Mapping the buyer’s journey allows you to gain a deeper understanding of your customer’s path to purchase so you can improve your sales, support, and marketing efforts.

Por Donny Kelwig, Contributing Writer

Última actualización el September 8, 2023

Customers rarely buy on a whim. It can take days, weeks, or even months of deliberation before they commit to buying. And if you aren’t communicating with them throughout that process, you could miss out on profitable sales opportunities.

That’s why it’s crucial to understand the buyer’s journey, why it’s important, and how to use it to establish improved sales and marketing efforts.

What is the buyer’s journey?

The buyer’s journey (sometimes called a purchase journey) describes the process a customer goes through to purchase a product or service.

This includes all the decisions, actions, and interactions from when a prospect identifies their problem to when they buy a solution.

The buyer’s journey is essentially what a sales funnel looks like from a prospect’s perspective and consists of three stages: awareness, consideration, and decision.

Mapping out the journey provides an in-depth view of how your potential customers behave at every step in the buying process. Paired with sales funnel software, you can ensure your buyer’s journey doesn’t have gaps that cause leads to drop out of your funnel.

How does the B2B customer journey differ from the B2C journey?

The business-to-business (B2B) and business-to-consumer (B2C) buyer journeys differ in prospect motivation and sales cycles.

The B2C buyer’s journey involves consumers purchasing a product or service for themselves or individuals they know well. The driving force behind these purchases is emotion, so B2C marketers should appeal to the desires and interests of these consumers. Sales cycles can be a few months or a few moments—whenever the prospect is sufficiently motivated.

The B2B buyer’s journey involves businesses purchasing a product or service for their organization. The driving force behind these purchases is the return on investment (ROI), so B2B marketers should highlight the newfound efficiency, profitability, or sales revenue their offering will bring. Sales cycles are much longer, as multiple decision-makers must weigh in before committing to a purchase.

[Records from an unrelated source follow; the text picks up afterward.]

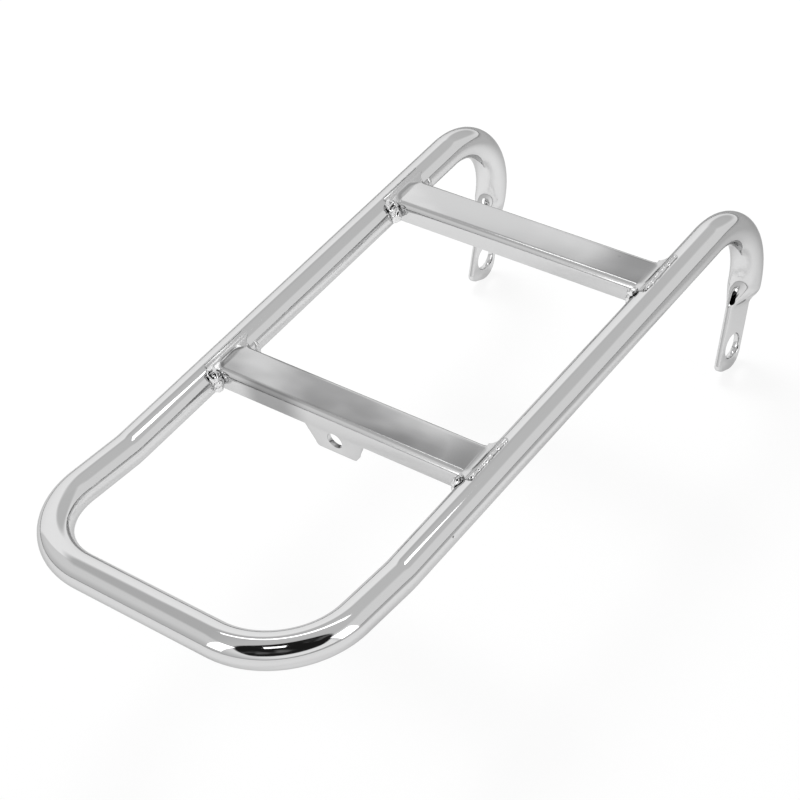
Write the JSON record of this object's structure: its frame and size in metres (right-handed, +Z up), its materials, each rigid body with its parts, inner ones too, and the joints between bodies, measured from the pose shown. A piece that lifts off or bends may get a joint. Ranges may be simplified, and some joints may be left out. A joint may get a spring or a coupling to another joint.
{
  "type": "motorcycle luggage rack",
  "caption": "Chromed tubular motorcycle luggage rack with a kicked-up closed end, pressed crossmembers, a bracket lug, and hooked ends pressed into drilled tabs.",
  "frame": {"origin": "middle of the line through both bolt holes, in the tabs at the ends of the hooks", "axes": "+X across the rack along the bolt line, +Y towards the hooks, +Z up, out of the load deck"},
  "size_m": [0.1344, 0.2838, 0.0845],
  "materials": {
    "tube_chrome": "bright chrome plate",
    "pressing_chrome": "chrome plate over a pressed surface, a little softer than the tube",
    "weld_chrome": "chrome plate over rippled weld metal"
  },
  "bodies": {
    "root": {"frame_tube": "tube_chrome", "front_crossmember": "pressing_chrome", "rear_crossmember": "pressing_chrome", "weld_front_left_lip": "weld_chrome", "weld_front_left_hook_side": "weld_chrome", "weld_front_left_tail_side": "weld_chrome", "weld_front_right_lip": "weld_chrome", "weld_front_right_hook_side": "weld_chrome", "weld_front_right_tail_side": "weld_chrome", "weld_rear_left_lip": "weld_chrome", "weld_rear_left_hook_side": "weld_chrome", "weld_rear_left_tail_side": "weld_chrome", "weld_rear_right_lip": "weld_chrome", "weld_rear_right_hook_side": "weld_chrome", "weld_rear_right_tail_side": "weld_chrome"}
  },
  "joints": []
}
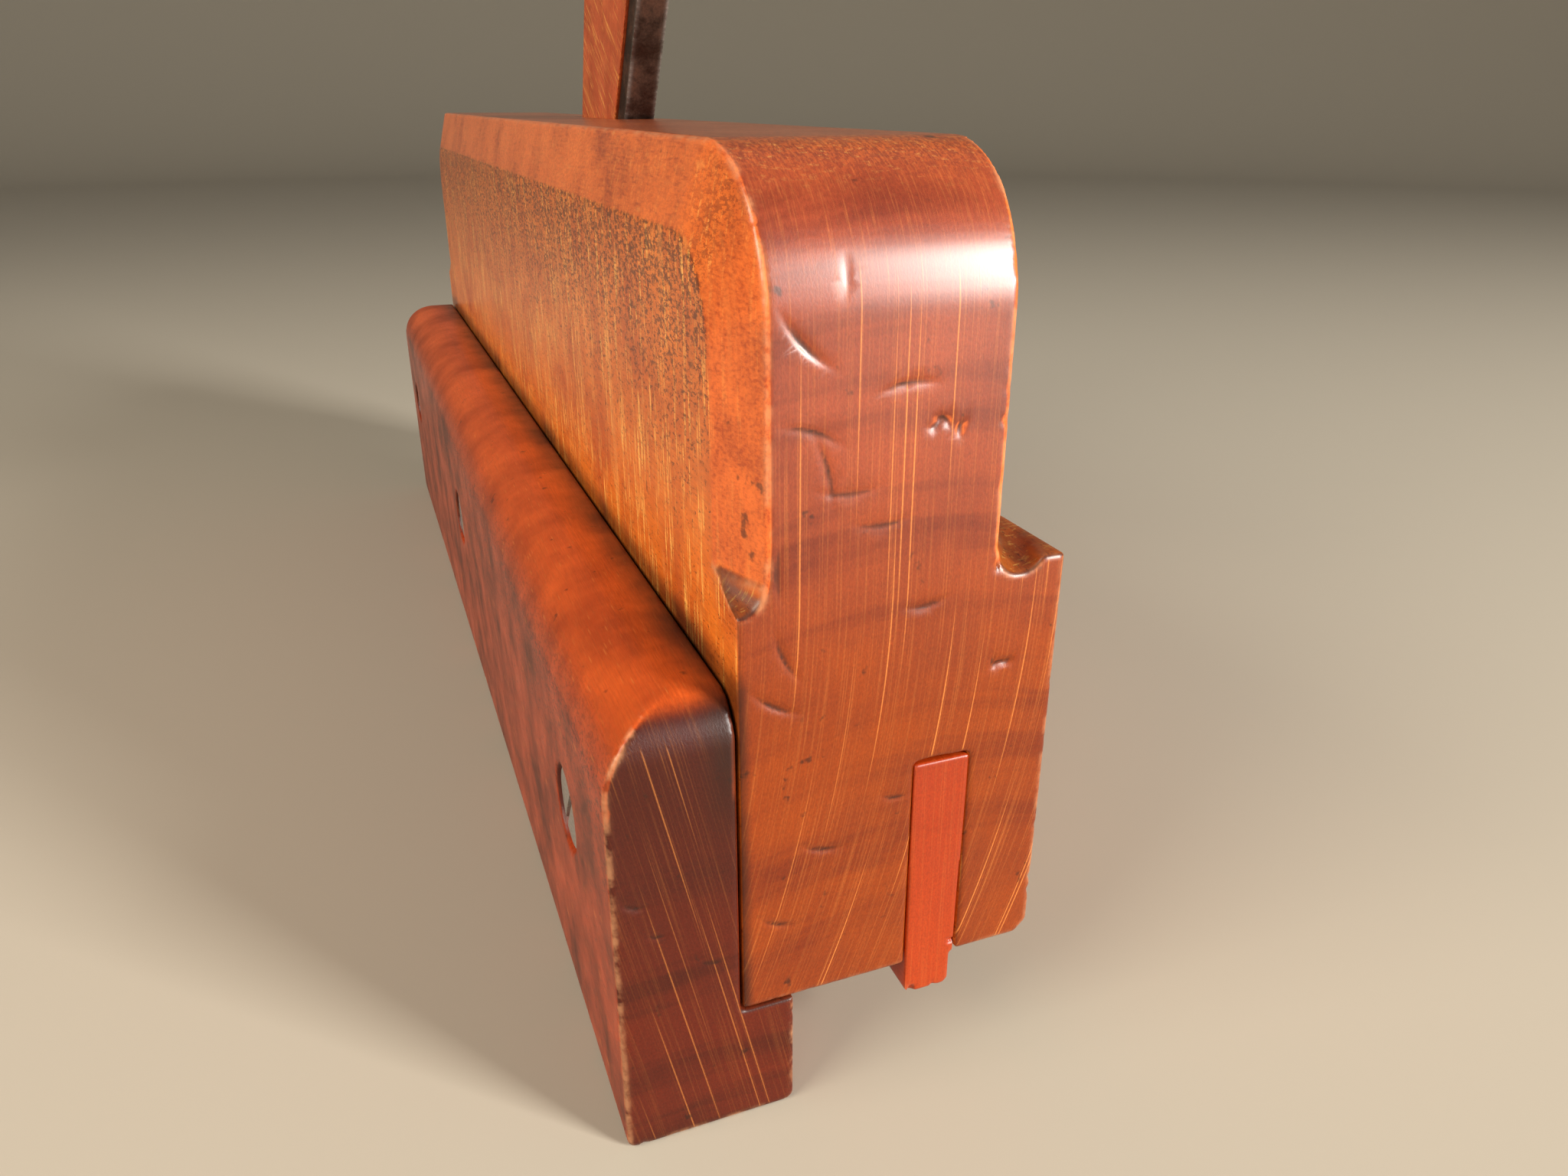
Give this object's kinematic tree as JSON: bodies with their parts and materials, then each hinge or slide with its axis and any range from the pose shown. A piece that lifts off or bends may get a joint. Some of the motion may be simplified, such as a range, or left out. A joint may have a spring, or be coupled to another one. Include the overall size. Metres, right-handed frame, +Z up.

Buyer’s journey vs. customer’s journey

The buyer journey is how you acquire customers, while the customer journey is how you retain them.

The buyer’s journey refers to a prospect’s actions and decisions before purchasing. During this time, businesses should focus on serving prospects the right content at the right time to keep them moving on their journey and eventually turn them into customers.

The customer’s journey focuses on everything that comes after the buyer’s journey. Successful businesses know the first purchase is merely the beginning of the relationship, so this process prioritizes retention. Businesses can earn long-term loyalty by engaging in continued support and personalized content.

Both terms exist in the larger context of customer lifecycle management.

Why is the buyer’s journey important?

The buyer journey is important because it enables you to examine your prospects’ choices at each stage, thereby improving your customer acquisition process.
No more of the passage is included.